## WHAT YOU HAVE TO DO
Quote every line from the top of the listing down to and including the line that contains "of the flat.".

## SOURCE EXCERPT

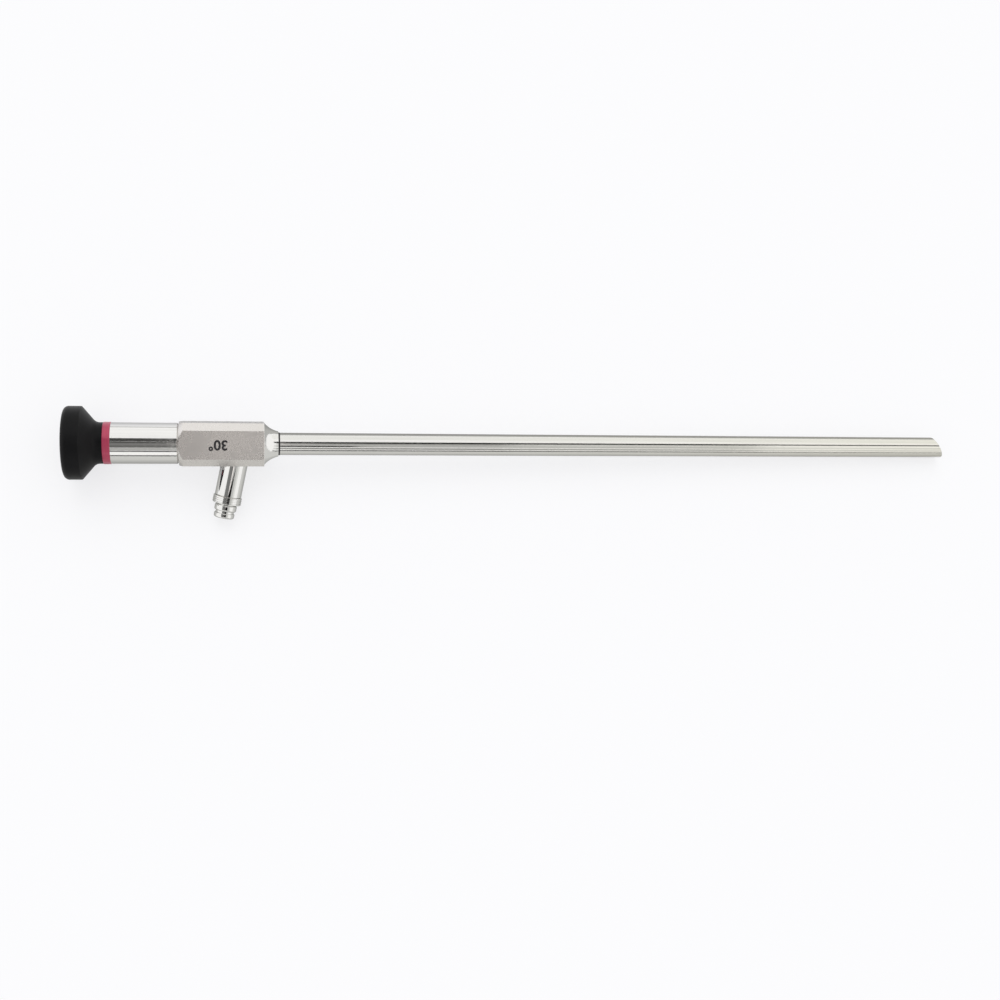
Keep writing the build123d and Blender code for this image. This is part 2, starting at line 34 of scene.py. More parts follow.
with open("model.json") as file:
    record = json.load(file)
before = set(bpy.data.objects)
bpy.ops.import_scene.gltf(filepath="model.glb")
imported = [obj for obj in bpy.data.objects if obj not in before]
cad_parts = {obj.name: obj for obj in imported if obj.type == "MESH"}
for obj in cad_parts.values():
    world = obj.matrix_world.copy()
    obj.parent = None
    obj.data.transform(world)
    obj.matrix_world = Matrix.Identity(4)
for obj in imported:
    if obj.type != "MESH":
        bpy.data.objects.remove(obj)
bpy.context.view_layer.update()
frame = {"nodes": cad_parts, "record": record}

MM = 0.001
MICRON = 0.000001
NODES = frame["nodes"]
MOUNTS = {mount["name"]: mount for mount in frame["record"]["mounts"]}
TUBE_RADIUS = MOUNTS["sheath"]["dims"]["r_mm"] * MM


def scope_frame():
    """Scope frame from the mounts: X along the tube, the light post on the -Y side, Z out of the flat.

    Its zero is where the tube leaves the nose, found from the front of the body's box.
    """
    sheath = MOUNTS["sheath"]
    along = Vector(sheath["axis"]).normalized()
    outwards = Vector(MOUNTS["light_connector"]["axis"]).normalized()
    across = -(outwards - along * outwards.dot(along)).normalized()
    up = along.cross(across)
    place = Vector(sheath["pos_m"])
    nose = max((vertex.co - place).dot(along) for vertex in NODES["main_body"].data.vertices)
    turn = Matrix((along, across, up)).transposed().to_4x4()
    return Matrix.Translation(place + along * nose) @ turn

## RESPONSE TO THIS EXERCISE
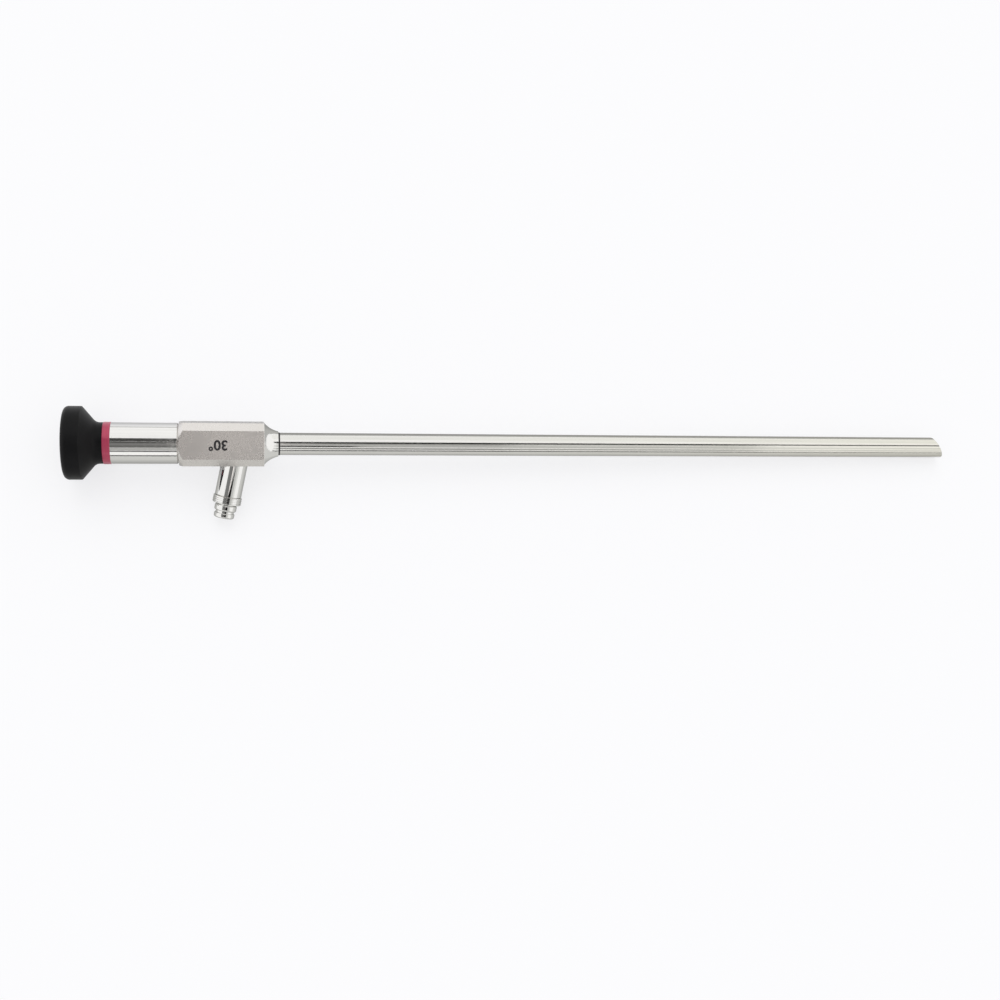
Keep writing the build123d and Blender code for this image. This is part 2, starting at line 34 of scene.py. More parts follow.
with open("model.json") as file:
    record = json.load(file)
before = set(bpy.data.objects)
bpy.ops.import_scene.gltf(filepath="model.glb")
imported = [obj for obj in bpy.data.objects if obj not in before]
cad_parts = {obj.name: obj for obj in imported if obj.type == "MESH"}
for obj in cad_parts.values():
    world = obj.matrix_world.copy()
    obj.parent = None
    obj.data.transform(world)
    obj.matrix_world = Matrix.Identity(4)
for obj in imported:
    if obj.type != "MESH":
        bpy.data.objects.remove(obj)
bpy.context.view_layer.update()
frame = {"nodes": cad_parts, "record": record}

MM = 0.001
MICRON = 0.000001
NODES = frame["nodes"]
MOUNTS = {mount["name"]: mount for mount in frame["record"]["mounts"]}
TUBE_RADIUS = MOUNTS["sheath"]["dims"]["r_mm"] * MM


def scope_frame():
    """Scope frame from the mounts: X along the tube, the light post on the -Y side, Z out of the flat.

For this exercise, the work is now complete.